Further, the provision of a school and local services within the development, as well as well-designed homes suitable for homes working, will reduce the need to travel and the potential for impacts on the road network.
The traffic impacts of the proposed development have been considered over a number of years. In addition to development-specific reports and analysis at the allocation stage, the Council, recognising that its emerging Core Strategy and large housing developments would generate demand for travel by all modes, set out to quantify the impacts of proposed housing sites of greater than 70 new homes. Working with National Highways (formerly Highways England) and developers, the Council has sought to determine where traffic impacts on the road network might require mitigation. Through detailed and robust modelling, a series of interventions and mitigation measures were identified, prioritised, and costed. With regards to Upper Callerton, the Councils’ study considered the impact of the new homes and identified the contributions required towards the mitigation works.
With due regard to the extensive work already undertaken, and with the determination of interventions and mitigations already established, the principles employed in the Council’s study have been adopted in the preparation of the Transport Assessment that will accompany the planning application for development.
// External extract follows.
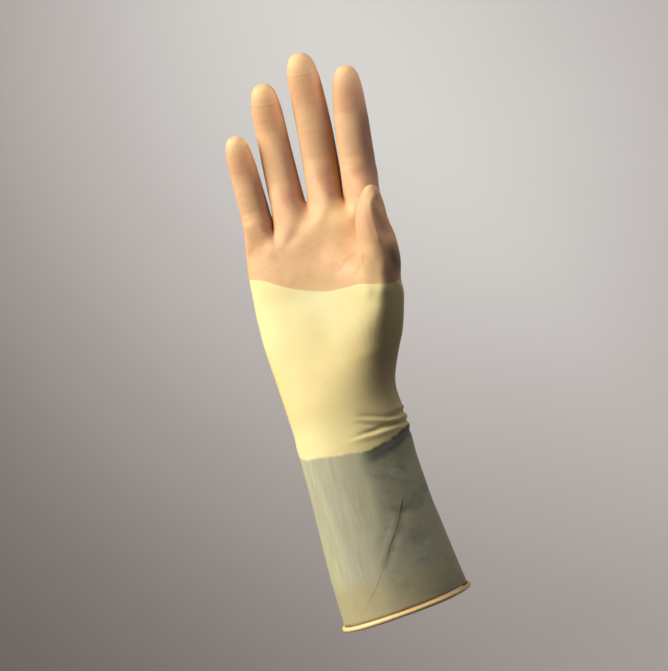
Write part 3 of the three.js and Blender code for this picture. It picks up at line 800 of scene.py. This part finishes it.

The Transport Assessment will revisit and reassess the operation of a number of junctions already considered by the Council, in light of the proposed development, particularly:
A167 Ponteland Road / A1 / A696 / B6918 Ponteland Road
A167 Ponteland Road / Etal Lane
A167 Ponteland Road / Springfield Road
The Transport Assessment will retest the improvements already proposed at these junctions to determine their suitability and, if necessary, suggest further improvements to ensure that any severe traffic impact from the development is suitably mitigated.